Mahler, Proust e il tempo discontinuo

Come in Proust, la musica di Mahler porta alla ribalta un io passato, incompatibile con l’io presente e quindi determinante un salto di coscienza, a differenza che nella memoria involontaria di Bergson, in cui la durata reale – il flusso di coscienza alla James – non viene interrotta dal sopraggiungere del ricordo, pur pervasivo e involontario.
In Mahler si ha una discontinuità di stati dell’io, in quanto gli stessi temi (parenti dei leitmotiv wagneriani), quando si ripresentano, risultano inaspettatamente modificati. Come se non fossero più loro: una persona dallo stesso aspetto e dalla personalità completamente diversa.
La musica di Mahler, è la continua evocazione di mondi perduti.
Inoltre, è significativo porre l'accento sulla prolissità della musica di Mahler, perché nella sua musica, oltre a questo elemento proustiano di rimpianto per passati mai vissuti, c'è un'altro elemento: la casa felice e serena della musica perpetua.
Un'abitazione di cristallo, dove la musica suona di continuo, e gli esecutori si avvicendano in modo che la musica è infinita, e non smette mai, come la vita, come la grande madre terra.
Come spiegarsi altrimenti (rimpianto per il passato a parte), il dilatarsi impressionante delle durate dei movimenti delle sinfonie, e l'aumento anche del numero dei movimenti, rispetto anche solo a qualche decennio prima?
Mahler (e con lui tutti i sinfonisti tardoromantici) era guidato anche da questo mito, oltre che da quello del dolore nella rievocazione del passato: la grande casa della musica dove la musica non finisce mai.
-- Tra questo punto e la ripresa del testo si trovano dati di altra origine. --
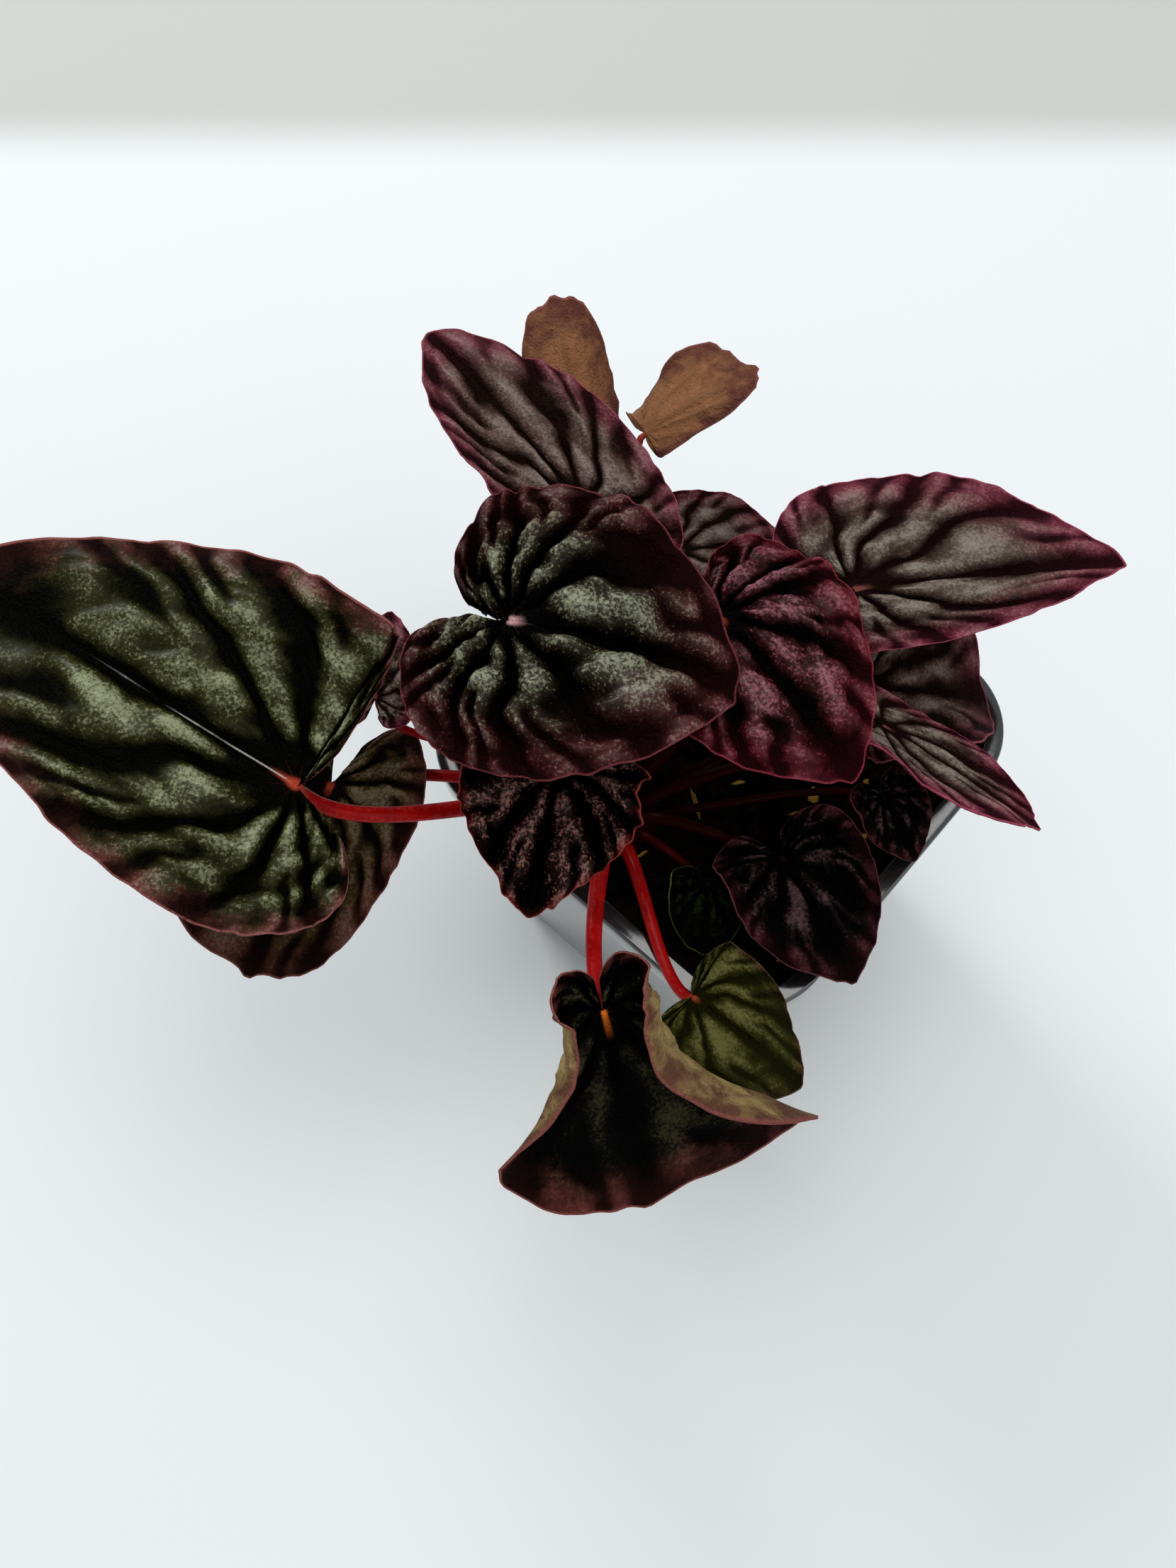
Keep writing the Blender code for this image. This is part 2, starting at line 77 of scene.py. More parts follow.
class Wire:
    """One shader socket that adds nodes where it is used in an expression."""

    def __init__(self, tree: bpy.types.NodeTree, socket: bpy.types.NodeSocket) -> None:
        """Keep the tree and the socket."""
        self.tree = tree
        self.socket = socket

    def math(self, operation: str, *others: Value) -> "Wire":
        """Add a Math node.

        Args:
            operation: Name of the Math operation.
            others: The operation's further numbers or wires.

        Returns:
            The node's result.
        """
        node = self.tree.nodes.new("ShaderNodeMath")
        node.operation = operation
        for socket, value in zip(node.inputs, (self, *others)):
            feed(self.tree, socket, value)
        return Wire(self.tree, node.outputs[0])

    def __add__(self, other: Value) -> "Wire":
        """Sum."""
        return self.math("ADD", other)

    __radd__ = __add__

    def __sub__(self, other: Value) -> "Wire":
        """Difference."""
        return self.math("SUBTRACT", other)

    def __rsub__(self, other: Value) -> "Wire":
        """Difference from a number."""
        return self.math("MULTIPLY_ADD", -1.0, other)

    def __mul__(self, other: Value) -> "Wire":
        """Product."""
        return self.math("MULTIPLY", other)

    __rmul__ = __mul__

    def ease(self, low: float, high: float, start: float = 0.0, end: float = 1.0) -> "Wire":
        """Smooth step of the value.

        Args:
            low: Value up to which the result is start.
            high: Value from which the result is end.
            start: Result on the low side.
            end: Result on the high side.

        Returns:
            The eased value.
        """
        node = self.tree.nodes.new("ShaderNodeMapRange")
        node.interpolation_type = "SMOOTHSTEP"
        feed(self.tree, node.inputs["Value"], self)
        for name, number in zip(("From Min", "From Max", "To Min", "To Max"), (low, high, start, end)):
            node.inputs[name].default_value = number
        return Wire(self.tree, node.outputs["Result"])

    def blend(self, first: Paint, second: Paint) -> "Wire":
        """Mix two colors.

        Args:
            first: Color where this wire is 0.
            second: Color where it is 1.

        Returns:
            The mixed color.
        """
        node = self.tree.nodes.new("ShaderNodeMix")
        node.data_type = "RGBA"
        inputs = {socket.identifier: socket for socket in node.inputs}
        for name, value in (("Factor_Float", self), ("A_Color", first), ("B_Color", second)):
            feed(self.tree, inputs[name], value)
        results = {socket.identifier: socket for socket in node.outputs}
        return Wire(self.tree, results["Result_Color"])

    def covered(self, *layers: tuple["Wire", Paint]) -> "Wire":
        """Lay colors over this one in turn, each by the mask it comes with.

        Args:
            layers: Masks with the colors that they let through, lowest first.

        Returns:
            The mixed color.
        """
        color = self
        for mask, paint in layers:
            color = mask.blend(color, paint)
        return color


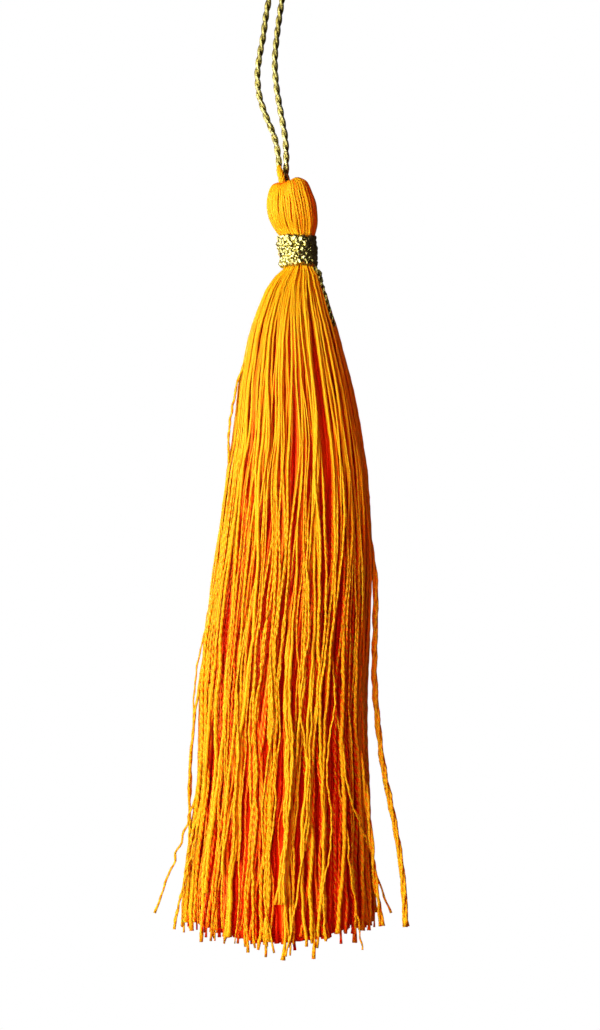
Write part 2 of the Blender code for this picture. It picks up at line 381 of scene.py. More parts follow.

Una volta stabilita la discontinuità del fluire del tempo in Mahler, restano da vedere le ragioni dei passaggi da uno stato d'animo a un'altro.
Ogni passaggio si configura sempre come un nuovo annullamento dell'io del presente in favore di un altro io del passato, ma non c'è soluzione di continuità nelle ragioni del passaggio da una qualità di dolore vissuto a un'altra, quale si riscontra nei cambiamenti di ricordo, corrispondenti al variare del momento melodico-musicale.
In parole più semplici: Mahler ci pone di fronte a un variare continuo di stati qualitativi di ricordo, di fronte cioè a un variare continuo della qualità del ricordo.
Queste variazioni corrispondono alle variazioni melodiche, al passaggio da un momento all'altro del brano.
Ma quali sono le ragioni che guidano il passaggio da uno stato d'animo con una certa qualità di ricordo, a un altro stato d'animo corrispondente ad un'altra qualità di ricordo?
Nessun'altra ragione che esplorare in tutta la sua vastità l'universo dei ricordi e dei vari io che, proustianamente e discontinuamente, emergono alla coscienza dalle profondità della memoria.

Questo procedimento compositivo faceva pensare alla gratuità del virtuosismo; ma è così che funzionano i ricordi proustiani e non di virtuosismo si tratta, ma bensì della qualità discontinua ed onnipervasiva dei ricordi.
E' il pensiero che prende a pretesto sé stesso, trasformandosi continuamente in altro da sé.
Ed è per questo che, se giudicato col suo metro, che certo non può essere quello bachiano o beethoveniano (per fare i nomi di due compositori nel cui solco comunque Mahler si inscrive), ma nemmeno quello straussiano (per fare il nome di un suo illustre contemporaneo) lo stile compositivo di Mahler rivela un'inaudita raffinatezza affettiva.